OLDWICK, N.J.--(BUSINESS WIRE)--AM Best has removed from under review with negative implications and affirmed the Financial Strength Rating (FSR) of B++ (Good) and the Long-Term Issuer Credit Rating (Long-Term ICR) of “bbb” of Guardian Insurance Company, Inc. (Guardian) (St. Thomas, Virgin Islands). Concurrently, AM Best has removed from under review with negative implications and affirmed the FSR of B- (Fair) and the Long-Term ICR of “bb-” of Echelon Property & Casualty Insurance Company (Echelon) (Chicago, IL). The outlook assigned to these Credit Ratings (ratings) is negative.
The ratings of Guardian reflect its balance sheet strength, which AM Best categorizes as adequate, as well as its marginal operating performance, neutral business profile and appropriate enterprise risk management (ERM).
The company’s risk-adjusted capitalization has been negatively impacted by significant premium growth and operating losses over the previous five years. The above average growth has resulted in increased underwriting and ceded leverage measures relative to the composite. Furthermore, Guardian’s reserve development has been volatile over the five most recent accident and calendar years and was the primary reason for the deterioration in policyholder surplus. However, reserve development improved over the past year. In addition, the parent, Lockhart Companies, Inc. has demonstrated support in the past and contributed $1.78 million in the first quarter of 2020.

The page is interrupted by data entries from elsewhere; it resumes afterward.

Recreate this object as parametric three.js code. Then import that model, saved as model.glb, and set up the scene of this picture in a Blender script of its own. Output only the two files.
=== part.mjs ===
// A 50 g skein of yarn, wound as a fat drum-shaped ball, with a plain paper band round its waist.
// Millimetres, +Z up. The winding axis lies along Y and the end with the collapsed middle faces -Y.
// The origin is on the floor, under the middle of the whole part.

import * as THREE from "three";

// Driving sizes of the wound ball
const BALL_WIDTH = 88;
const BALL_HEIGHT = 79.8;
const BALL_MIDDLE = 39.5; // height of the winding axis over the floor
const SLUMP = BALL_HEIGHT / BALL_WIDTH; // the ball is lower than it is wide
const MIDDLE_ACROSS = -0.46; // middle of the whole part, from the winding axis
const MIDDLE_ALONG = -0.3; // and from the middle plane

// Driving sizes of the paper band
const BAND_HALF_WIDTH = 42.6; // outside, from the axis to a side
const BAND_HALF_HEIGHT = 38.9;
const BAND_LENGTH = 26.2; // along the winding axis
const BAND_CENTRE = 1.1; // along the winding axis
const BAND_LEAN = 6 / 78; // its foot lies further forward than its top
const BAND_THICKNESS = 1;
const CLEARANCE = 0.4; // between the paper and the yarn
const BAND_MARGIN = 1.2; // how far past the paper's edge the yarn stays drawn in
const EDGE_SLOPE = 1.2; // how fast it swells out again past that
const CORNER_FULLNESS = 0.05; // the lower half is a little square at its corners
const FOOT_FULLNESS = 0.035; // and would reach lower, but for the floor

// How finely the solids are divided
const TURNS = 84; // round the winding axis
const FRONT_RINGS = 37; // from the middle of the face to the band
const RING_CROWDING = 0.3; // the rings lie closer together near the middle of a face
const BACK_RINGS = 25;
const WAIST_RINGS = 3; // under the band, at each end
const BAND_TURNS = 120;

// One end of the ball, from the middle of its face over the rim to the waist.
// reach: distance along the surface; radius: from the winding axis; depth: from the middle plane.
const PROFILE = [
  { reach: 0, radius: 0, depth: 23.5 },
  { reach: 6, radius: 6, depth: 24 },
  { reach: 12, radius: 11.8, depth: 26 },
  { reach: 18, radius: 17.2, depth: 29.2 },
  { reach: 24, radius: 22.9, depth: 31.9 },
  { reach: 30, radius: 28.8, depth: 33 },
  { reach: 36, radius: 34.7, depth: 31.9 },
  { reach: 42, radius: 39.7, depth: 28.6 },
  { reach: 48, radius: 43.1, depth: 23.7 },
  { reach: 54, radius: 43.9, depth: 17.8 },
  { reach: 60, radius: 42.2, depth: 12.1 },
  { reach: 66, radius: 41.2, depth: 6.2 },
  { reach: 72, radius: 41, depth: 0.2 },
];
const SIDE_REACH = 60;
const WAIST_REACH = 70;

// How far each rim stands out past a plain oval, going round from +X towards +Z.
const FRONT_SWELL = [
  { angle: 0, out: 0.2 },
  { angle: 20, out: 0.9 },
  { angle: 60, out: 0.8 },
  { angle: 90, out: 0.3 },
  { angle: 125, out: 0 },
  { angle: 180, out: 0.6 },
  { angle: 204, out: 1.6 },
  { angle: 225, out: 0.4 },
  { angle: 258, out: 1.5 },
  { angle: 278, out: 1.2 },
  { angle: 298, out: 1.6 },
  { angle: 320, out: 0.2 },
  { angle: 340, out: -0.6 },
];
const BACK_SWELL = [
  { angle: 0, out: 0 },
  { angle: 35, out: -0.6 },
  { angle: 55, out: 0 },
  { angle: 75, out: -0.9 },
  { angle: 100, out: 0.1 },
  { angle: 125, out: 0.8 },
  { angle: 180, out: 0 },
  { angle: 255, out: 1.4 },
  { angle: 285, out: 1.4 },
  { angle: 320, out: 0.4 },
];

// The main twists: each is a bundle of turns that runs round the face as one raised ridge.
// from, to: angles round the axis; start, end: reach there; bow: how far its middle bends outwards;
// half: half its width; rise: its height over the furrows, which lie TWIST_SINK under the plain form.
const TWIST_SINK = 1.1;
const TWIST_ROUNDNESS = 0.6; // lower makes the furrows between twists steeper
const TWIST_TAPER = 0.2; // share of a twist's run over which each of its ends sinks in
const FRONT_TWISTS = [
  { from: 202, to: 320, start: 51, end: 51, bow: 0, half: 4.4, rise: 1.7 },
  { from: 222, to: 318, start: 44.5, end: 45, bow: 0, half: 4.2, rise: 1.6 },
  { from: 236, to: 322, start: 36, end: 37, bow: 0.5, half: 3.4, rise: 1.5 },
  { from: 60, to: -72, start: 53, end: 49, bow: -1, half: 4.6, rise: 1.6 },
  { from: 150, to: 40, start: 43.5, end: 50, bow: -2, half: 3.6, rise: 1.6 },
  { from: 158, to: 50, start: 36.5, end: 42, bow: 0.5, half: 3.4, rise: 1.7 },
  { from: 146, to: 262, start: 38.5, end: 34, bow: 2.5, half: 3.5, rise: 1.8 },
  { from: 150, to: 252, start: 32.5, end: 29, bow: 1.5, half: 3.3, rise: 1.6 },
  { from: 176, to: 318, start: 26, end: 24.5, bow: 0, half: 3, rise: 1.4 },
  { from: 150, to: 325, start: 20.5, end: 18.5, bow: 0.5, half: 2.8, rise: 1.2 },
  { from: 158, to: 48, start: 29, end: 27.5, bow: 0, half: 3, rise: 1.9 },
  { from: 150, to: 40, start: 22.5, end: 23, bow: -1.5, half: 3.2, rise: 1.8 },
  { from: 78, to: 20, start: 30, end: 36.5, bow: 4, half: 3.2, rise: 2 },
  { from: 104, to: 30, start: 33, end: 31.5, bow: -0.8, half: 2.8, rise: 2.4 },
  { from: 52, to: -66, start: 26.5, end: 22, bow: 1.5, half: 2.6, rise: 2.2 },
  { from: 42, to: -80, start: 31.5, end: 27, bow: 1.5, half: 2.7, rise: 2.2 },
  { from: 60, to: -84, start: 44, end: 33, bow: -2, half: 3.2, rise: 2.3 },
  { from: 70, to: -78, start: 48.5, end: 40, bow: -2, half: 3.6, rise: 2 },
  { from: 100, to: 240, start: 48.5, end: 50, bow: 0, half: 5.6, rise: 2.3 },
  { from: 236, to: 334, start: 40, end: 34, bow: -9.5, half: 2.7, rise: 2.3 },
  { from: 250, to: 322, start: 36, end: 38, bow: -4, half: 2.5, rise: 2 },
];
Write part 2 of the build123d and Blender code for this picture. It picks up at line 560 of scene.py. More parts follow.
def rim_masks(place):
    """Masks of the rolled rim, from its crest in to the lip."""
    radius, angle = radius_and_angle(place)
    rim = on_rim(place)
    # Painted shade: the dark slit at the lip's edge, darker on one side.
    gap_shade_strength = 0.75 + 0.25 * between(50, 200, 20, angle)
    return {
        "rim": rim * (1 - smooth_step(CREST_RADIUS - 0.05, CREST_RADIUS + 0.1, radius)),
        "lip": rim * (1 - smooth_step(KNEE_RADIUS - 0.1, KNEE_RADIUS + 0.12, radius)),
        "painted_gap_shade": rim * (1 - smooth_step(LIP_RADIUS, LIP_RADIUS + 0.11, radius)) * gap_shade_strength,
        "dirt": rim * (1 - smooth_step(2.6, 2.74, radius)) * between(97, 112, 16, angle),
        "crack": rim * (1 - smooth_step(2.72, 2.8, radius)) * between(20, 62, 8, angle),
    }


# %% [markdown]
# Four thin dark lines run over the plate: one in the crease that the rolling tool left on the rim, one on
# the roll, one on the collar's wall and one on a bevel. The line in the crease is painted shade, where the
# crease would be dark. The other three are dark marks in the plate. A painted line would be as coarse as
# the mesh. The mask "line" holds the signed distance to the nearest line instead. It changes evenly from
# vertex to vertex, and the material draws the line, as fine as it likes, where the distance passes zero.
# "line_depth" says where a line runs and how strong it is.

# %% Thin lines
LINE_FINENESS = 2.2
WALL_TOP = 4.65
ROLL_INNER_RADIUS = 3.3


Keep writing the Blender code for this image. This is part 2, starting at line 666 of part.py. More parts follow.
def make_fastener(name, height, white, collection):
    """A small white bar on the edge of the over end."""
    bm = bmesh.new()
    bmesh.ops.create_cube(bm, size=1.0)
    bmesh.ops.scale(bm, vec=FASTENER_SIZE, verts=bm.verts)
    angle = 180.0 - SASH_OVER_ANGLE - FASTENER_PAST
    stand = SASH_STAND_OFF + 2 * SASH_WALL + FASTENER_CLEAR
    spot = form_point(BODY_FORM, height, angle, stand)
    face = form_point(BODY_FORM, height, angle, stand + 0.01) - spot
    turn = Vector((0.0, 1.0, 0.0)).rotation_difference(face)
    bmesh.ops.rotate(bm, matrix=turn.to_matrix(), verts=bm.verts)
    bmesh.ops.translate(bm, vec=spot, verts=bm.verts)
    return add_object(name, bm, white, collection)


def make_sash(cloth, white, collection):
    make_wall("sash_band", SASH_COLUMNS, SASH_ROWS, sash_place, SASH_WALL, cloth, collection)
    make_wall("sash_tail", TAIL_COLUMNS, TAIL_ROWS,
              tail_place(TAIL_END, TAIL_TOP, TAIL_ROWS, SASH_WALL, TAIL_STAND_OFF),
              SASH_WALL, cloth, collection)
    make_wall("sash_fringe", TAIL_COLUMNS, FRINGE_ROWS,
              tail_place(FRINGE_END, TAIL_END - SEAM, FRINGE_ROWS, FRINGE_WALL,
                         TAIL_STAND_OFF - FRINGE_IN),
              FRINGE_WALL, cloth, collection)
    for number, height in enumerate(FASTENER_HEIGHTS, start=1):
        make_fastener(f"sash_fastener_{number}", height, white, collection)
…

Although management has implemented rate increases and revised the company’s underwriting guidelines in an attempt to improve results, these actions have not proven sufficient to return the company to profitability. Guardian is highly dependent on reinsurance, as it is geographically concentrated in a catastrophe-prone area.
The ratings of Echelon, Guardian’s wholly owned subsidiary, reflect its balance sheet strength, which AM Best categorizes as weak, as well as its marginal operating performance, limited business profile and appropriate ERM.
Echelon experienced a material decline in risk-adjusted capitalization that resulted from unfavorable reserve development. This deterioration in reserves is the result of a significant increase in new non-standard personal automobile business, as well as frequent and severe losses related to its commercial auto business. The new business and decline in capitalization has increased leverage measures and reflects the company’s increased vulnerability to continued reserve inadequacy.